### Task requirements:
Return all the data, word for word.

### Available data:

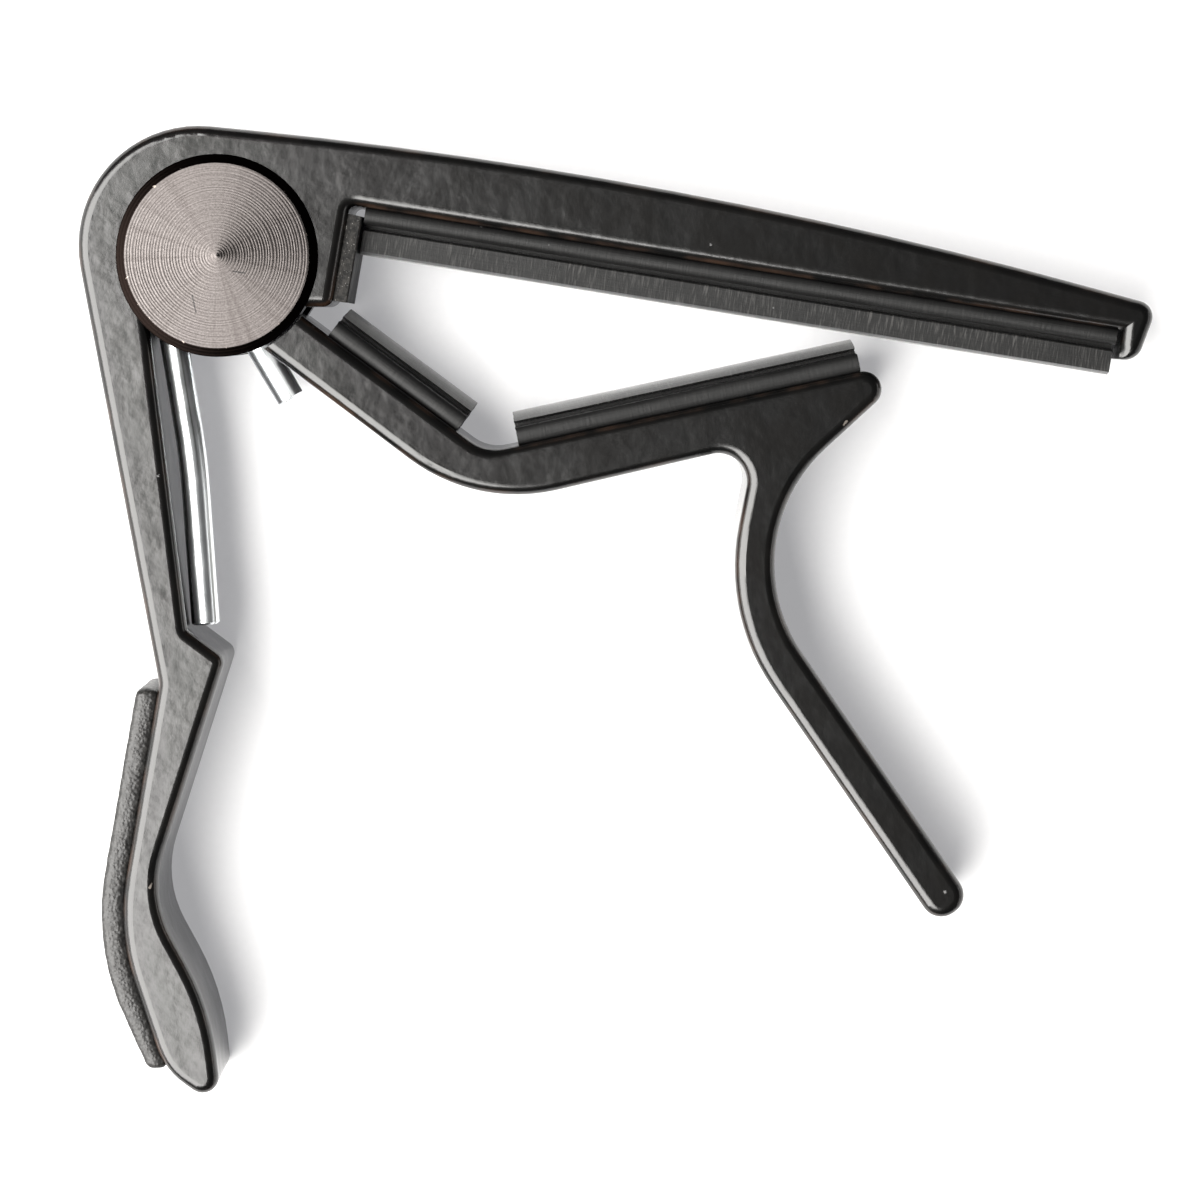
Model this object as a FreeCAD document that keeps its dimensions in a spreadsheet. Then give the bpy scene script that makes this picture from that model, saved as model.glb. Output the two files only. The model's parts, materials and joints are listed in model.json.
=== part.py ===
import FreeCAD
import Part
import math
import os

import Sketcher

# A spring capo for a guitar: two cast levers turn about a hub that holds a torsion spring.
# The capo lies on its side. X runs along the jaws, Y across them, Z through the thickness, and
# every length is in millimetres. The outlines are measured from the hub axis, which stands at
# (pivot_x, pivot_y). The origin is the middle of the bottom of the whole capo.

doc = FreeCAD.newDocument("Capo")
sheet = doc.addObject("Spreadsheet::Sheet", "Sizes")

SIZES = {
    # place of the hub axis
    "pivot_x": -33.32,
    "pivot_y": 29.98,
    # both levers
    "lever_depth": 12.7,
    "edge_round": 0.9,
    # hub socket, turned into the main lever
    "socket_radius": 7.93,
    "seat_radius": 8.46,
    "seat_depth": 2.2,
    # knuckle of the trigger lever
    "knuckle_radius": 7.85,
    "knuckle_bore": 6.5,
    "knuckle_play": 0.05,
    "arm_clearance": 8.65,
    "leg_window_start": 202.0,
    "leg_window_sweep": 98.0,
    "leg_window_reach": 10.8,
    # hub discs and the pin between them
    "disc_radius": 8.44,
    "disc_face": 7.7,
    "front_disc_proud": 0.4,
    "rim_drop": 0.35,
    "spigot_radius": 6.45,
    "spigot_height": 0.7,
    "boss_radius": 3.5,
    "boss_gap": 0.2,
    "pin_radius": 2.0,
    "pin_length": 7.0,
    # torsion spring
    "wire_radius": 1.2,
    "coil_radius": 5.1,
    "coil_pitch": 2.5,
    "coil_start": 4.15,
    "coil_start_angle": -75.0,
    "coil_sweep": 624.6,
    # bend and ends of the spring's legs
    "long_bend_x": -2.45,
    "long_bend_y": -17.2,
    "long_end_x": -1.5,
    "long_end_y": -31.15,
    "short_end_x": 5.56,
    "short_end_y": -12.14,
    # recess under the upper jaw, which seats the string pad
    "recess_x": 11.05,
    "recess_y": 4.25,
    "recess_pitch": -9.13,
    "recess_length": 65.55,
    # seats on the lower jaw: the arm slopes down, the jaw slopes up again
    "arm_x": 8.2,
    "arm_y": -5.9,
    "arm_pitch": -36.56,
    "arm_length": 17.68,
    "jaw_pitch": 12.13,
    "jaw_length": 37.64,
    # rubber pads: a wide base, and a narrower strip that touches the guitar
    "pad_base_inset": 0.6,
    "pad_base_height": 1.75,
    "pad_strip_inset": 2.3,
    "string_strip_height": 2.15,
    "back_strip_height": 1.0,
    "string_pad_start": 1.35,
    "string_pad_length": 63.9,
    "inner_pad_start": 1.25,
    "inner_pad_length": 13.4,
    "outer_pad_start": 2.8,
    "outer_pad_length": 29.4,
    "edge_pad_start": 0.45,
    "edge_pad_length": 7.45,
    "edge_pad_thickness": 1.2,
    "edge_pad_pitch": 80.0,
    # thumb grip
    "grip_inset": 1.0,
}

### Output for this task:
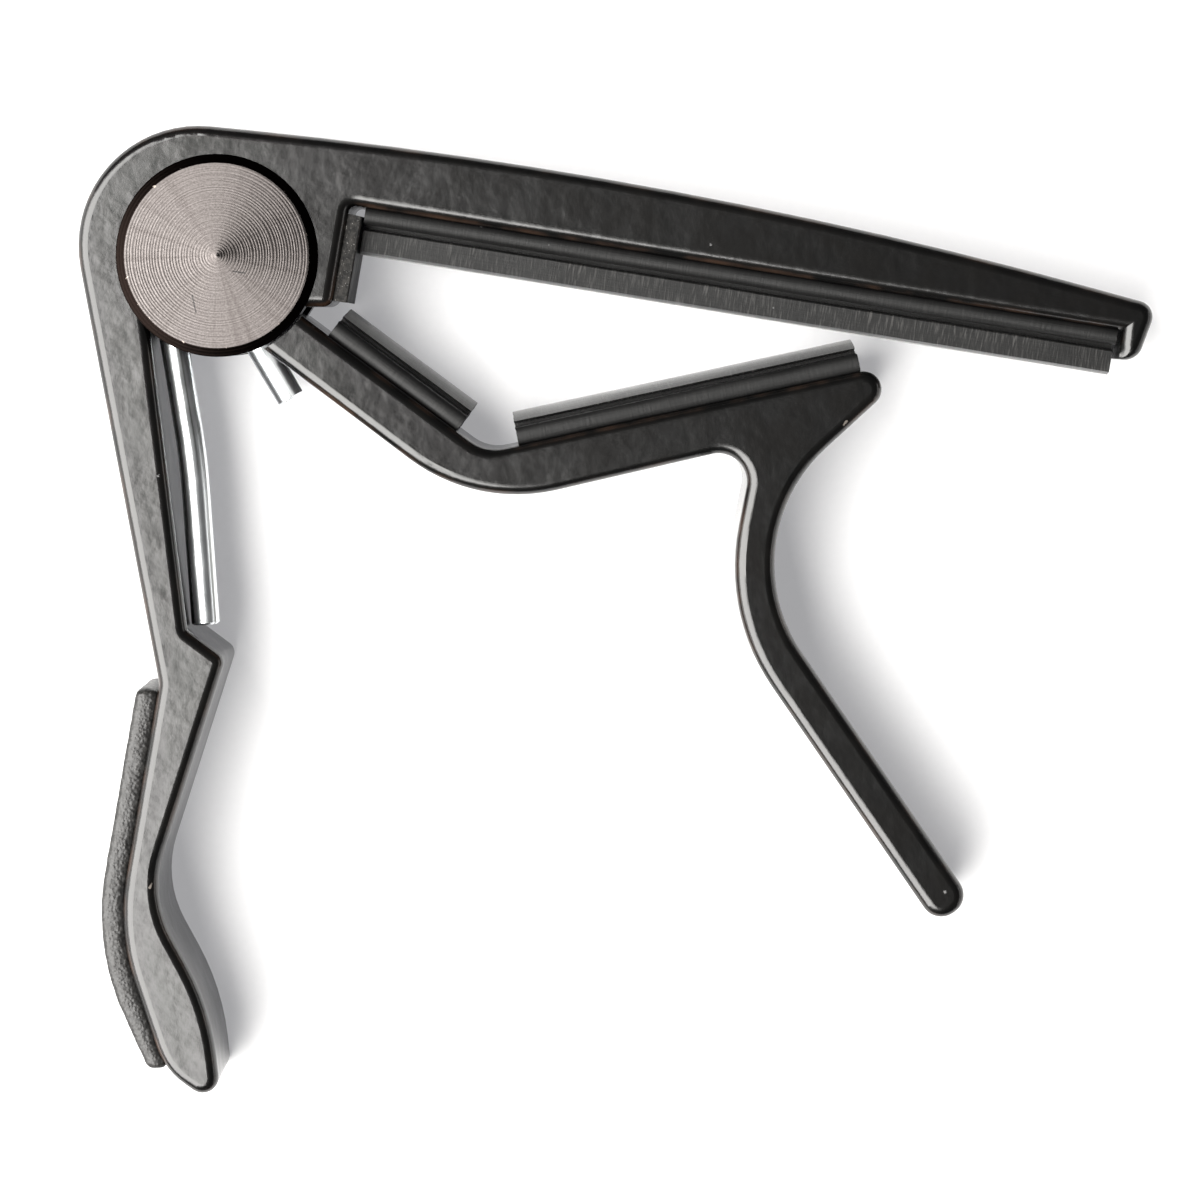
Model this object as a FreeCAD document that keeps its dimensions in a spreadsheet. Then give the bpy scene script that makes this picture from that model, saved as model.glb. Output the two files only. The model's parts, materials and joints are listed in model.json.
=== part.py ===
import FreeCAD
import Part
import math
import os

import Sketcher

# A spring capo for a guitar: two cast levers turn about a hub that holds a torsion spring.
# The capo lies on its side. X runs along the jaws, Y across them, Z through the thickness, and
# every length is in millimetres. The outlines are measured from the hub axis, which stands at
# (pivot_x, pivot_y). The origin is the middle of the bottom of the whole capo.

doc = FreeCAD.newDocument("Capo")
sheet = doc.addObject("Spreadsheet::Sheet", "Sizes")

SIZES = {
    # place of the hub axis
    "pivot_x": -33.32,
    "pivot_y": 29.98,
    # both levers
    "lever_depth": 12.7,
    "edge_round": 0.9,
    # hub socket, turned into the main lever
    "socket_radius": 7.93,
    "seat_radius": 8.46,
    "seat_depth": 2.2,
    # knuckle of the trigger lever
    "knuckle_radius": 7.85,
    "knuckle_bore": 6.5,
    "knuckle_play": 0.05,
    "arm_clearance": 8.65,
    "leg_window_start": 202.0,
    "leg_window_sweep": 98.0,
    "leg_window_reach": 10.8,
    # hub discs and the pin between them
    "disc_radius": 8.44,
    "disc_face": 7.7,
    "front_disc_proud": 0.4,
    "rim_drop": 0.35,
    "spigot_radius": 6.45,
    "spigot_height": 0.7,
    "boss_radius": 3.5,
    "boss_gap": 0.2,
    "pin_radius": 2.0,
    "pin_length": 7.0,
    # torsion spring
    "wire_radius": 1.2,
    "coil_radius": 5.1,
    "coil_pitch": 2.5,
    "coil_start": 4.15,
    "coil_start_angle": -75.0,
    "coil_sweep": 624.6,
    # bend and ends of the spring's legs
    "long_bend_x": -2.45,
    "long_bend_y": -17.2,
    "long_end_x": -1.5,
    "long_end_y": -31.15,
    "short_end_x": 5.56,
    "short_end_y": -12.14,
    # recess under the upper jaw, which seats the string pad
    "recess_x": 11.05,
    "recess_y": 4.25,
    "recess_pitch": -9.13,
    "recess_length": 65.55,
    # seats on the lower jaw: the arm slopes down, the jaw slopes up again
    "arm_x": 8.2,
    "arm_y": -5.9,
    "arm_pitch": -36.56,
    "arm_length": 17.68,
    "jaw_pitch": 12.13,
    "jaw_length": 37.64,
    # rubber pads: a wide base, and a narrower strip that touches the guitar
    "pad_base_inset": 0.6,
    "pad_base_height": 1.75,
    "pad_strip_inset": 2.3,
    "string_strip_height": 2.15,
    "back_strip_height": 1.0,
    "string_pad_start": 1.35,
    "string_pad_length": 63.9,
    "inner_pad_start": 1.25,
    "inner_pad_length": 13.4,
    "outer_pad_start": 2.8,
    "outer_pad_length": 29.4,
    "edge_pad_start": 0.45,
    "edge_pad_length": 7.45,
    "edge_pad_thickness": 1.2,
    "edge_pad_pitch": 80.0,
    # thumb grip
    "grip_inset": 1.0,
}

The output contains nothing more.